All lines holding the string "into" are to be shown.

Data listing
★ ★ ★ ★
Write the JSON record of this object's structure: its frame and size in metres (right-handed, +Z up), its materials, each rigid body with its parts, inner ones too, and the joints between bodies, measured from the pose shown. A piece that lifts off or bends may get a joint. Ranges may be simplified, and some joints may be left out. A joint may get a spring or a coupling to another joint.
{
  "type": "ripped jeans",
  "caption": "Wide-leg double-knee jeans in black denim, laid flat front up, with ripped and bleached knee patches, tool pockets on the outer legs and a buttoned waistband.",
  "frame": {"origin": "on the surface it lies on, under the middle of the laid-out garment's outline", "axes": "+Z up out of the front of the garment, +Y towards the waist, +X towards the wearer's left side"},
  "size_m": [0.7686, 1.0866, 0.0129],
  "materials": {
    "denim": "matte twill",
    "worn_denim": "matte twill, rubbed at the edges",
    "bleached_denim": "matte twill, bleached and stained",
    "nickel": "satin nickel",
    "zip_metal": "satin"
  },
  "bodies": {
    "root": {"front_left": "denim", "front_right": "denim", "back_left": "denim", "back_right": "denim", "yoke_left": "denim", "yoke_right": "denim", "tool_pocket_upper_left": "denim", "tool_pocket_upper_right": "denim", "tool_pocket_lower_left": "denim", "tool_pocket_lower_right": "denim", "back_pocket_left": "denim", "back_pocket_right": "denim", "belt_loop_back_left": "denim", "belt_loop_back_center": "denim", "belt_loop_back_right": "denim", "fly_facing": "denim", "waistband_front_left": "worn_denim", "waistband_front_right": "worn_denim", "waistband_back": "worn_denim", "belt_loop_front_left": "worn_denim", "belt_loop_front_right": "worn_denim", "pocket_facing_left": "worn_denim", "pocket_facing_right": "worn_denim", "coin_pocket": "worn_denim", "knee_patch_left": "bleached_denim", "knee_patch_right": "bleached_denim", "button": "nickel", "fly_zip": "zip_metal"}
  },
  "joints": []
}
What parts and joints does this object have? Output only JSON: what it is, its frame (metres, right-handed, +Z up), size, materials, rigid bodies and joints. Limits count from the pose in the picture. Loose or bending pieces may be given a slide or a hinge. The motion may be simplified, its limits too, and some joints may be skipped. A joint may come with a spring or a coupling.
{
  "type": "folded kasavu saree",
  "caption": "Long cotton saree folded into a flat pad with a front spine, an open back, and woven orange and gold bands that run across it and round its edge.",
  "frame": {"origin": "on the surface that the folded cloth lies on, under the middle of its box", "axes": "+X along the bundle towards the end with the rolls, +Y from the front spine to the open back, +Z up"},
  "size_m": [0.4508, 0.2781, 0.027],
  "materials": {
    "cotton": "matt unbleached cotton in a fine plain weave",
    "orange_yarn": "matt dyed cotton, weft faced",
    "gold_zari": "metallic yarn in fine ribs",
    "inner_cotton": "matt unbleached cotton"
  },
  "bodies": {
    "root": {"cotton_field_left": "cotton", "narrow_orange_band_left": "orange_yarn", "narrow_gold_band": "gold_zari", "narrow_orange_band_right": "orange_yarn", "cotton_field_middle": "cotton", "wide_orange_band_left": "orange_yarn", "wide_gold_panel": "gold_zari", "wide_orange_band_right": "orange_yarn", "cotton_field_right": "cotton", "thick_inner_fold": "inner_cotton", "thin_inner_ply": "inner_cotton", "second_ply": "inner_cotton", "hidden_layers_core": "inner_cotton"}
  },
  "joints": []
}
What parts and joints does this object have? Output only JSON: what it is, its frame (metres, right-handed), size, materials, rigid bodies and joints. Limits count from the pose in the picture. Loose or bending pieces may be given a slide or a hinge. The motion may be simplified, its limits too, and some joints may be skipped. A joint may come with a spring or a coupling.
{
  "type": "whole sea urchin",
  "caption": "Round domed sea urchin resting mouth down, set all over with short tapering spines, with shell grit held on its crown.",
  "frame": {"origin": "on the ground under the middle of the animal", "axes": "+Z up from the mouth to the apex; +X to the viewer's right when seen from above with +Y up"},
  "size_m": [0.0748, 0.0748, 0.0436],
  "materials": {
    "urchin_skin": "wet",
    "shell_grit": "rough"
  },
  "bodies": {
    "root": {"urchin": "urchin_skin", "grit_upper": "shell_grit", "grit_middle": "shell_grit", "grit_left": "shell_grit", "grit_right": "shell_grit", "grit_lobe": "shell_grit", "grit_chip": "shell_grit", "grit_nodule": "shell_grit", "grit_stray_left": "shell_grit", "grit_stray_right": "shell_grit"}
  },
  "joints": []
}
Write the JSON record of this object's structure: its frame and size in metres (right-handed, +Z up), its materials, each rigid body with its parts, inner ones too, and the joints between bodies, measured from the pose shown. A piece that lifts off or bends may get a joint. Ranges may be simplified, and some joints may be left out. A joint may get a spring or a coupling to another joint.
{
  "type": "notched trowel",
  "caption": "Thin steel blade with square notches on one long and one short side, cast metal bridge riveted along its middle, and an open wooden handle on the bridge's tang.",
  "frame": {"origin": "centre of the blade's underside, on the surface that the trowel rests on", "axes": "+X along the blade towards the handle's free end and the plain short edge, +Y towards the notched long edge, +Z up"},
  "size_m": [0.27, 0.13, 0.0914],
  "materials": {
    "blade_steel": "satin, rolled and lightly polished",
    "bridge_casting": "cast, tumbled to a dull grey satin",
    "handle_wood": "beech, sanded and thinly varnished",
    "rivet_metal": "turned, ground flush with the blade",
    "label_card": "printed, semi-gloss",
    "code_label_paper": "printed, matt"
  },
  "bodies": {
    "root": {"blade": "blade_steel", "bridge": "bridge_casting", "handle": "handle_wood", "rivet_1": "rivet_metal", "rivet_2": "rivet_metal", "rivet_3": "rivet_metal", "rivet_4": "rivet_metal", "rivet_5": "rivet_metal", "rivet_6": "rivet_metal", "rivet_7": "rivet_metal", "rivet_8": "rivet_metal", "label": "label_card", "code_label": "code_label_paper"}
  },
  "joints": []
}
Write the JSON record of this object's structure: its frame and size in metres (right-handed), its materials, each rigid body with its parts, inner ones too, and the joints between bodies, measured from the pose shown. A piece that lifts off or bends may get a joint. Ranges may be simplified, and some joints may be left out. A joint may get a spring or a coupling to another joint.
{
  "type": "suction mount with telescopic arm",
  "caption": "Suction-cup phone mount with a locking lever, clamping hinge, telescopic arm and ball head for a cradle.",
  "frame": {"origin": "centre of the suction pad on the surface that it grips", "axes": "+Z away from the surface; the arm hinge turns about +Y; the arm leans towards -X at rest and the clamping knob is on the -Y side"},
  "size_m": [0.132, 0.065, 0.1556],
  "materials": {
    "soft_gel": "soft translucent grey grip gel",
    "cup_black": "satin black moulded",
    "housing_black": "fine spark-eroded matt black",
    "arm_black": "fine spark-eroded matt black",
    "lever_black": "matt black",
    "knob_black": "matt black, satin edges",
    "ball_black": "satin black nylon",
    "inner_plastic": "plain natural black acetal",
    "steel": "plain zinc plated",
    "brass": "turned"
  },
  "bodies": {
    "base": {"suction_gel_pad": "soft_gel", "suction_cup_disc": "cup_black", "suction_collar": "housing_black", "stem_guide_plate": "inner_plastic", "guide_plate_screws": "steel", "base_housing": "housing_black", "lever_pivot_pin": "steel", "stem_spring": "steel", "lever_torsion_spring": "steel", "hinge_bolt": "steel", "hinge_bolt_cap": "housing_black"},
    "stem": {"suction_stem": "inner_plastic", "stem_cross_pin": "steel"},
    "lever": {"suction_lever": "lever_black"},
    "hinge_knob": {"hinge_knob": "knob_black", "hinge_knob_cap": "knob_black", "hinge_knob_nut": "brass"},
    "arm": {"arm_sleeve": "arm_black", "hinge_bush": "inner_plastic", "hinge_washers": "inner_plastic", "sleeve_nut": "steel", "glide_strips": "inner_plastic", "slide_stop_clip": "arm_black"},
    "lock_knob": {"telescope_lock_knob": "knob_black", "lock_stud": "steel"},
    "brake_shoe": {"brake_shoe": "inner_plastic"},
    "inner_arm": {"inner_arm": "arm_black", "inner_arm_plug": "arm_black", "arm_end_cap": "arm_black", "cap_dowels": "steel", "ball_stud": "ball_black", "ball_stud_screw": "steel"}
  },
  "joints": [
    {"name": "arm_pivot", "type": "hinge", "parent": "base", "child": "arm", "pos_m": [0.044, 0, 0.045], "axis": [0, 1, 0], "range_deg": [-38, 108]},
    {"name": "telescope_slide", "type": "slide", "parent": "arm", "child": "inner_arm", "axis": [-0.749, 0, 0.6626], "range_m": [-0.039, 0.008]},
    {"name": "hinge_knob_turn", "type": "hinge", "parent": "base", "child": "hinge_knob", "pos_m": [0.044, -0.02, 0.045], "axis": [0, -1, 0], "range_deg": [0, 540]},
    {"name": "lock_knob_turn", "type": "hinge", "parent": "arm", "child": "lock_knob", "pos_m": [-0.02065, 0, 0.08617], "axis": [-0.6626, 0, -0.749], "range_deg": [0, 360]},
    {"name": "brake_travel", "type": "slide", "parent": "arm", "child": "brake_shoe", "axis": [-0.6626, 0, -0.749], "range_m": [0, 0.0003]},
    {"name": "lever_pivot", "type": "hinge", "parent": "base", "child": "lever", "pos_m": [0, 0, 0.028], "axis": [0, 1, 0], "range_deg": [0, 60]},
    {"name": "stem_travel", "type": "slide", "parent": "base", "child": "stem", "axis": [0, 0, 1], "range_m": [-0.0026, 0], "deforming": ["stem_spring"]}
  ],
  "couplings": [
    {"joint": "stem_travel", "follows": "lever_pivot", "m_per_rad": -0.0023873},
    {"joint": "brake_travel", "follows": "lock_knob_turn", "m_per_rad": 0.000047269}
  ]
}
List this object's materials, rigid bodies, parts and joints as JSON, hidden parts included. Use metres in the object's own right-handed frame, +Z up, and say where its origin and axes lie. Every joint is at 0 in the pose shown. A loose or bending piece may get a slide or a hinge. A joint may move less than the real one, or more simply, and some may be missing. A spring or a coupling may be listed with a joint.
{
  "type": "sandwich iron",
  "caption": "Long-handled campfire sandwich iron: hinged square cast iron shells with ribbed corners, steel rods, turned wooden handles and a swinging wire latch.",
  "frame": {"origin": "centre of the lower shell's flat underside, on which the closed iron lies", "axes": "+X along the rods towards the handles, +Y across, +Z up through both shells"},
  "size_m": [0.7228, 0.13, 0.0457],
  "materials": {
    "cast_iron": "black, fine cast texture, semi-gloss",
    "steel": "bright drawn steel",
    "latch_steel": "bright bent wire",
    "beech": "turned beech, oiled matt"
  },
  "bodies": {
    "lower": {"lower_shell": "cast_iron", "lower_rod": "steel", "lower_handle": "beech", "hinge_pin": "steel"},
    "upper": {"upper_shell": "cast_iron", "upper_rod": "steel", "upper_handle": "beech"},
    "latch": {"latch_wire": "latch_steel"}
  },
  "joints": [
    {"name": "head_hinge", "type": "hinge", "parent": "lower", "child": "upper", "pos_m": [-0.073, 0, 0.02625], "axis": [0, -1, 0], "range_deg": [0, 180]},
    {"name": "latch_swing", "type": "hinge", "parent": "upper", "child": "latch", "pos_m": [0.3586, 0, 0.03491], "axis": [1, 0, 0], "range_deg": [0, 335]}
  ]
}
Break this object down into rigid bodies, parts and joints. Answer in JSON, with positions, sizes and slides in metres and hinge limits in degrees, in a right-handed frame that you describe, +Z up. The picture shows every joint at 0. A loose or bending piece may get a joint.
★ ★ ★ ★
Task output:
  "caption": "Long cotton saree folded into a flat pad with a front spine, an open back, and woven orange and gold bands that run across it and round its edge.",
Break this object down into rigid bodies, parts and joints. Answer in JSON, with positions, sizes and slides in metres and hinge limits in degrees, in a right-handed frame that you describe, +Z up. The picture shows every joint at 0. A loose or bending piece may get a joint.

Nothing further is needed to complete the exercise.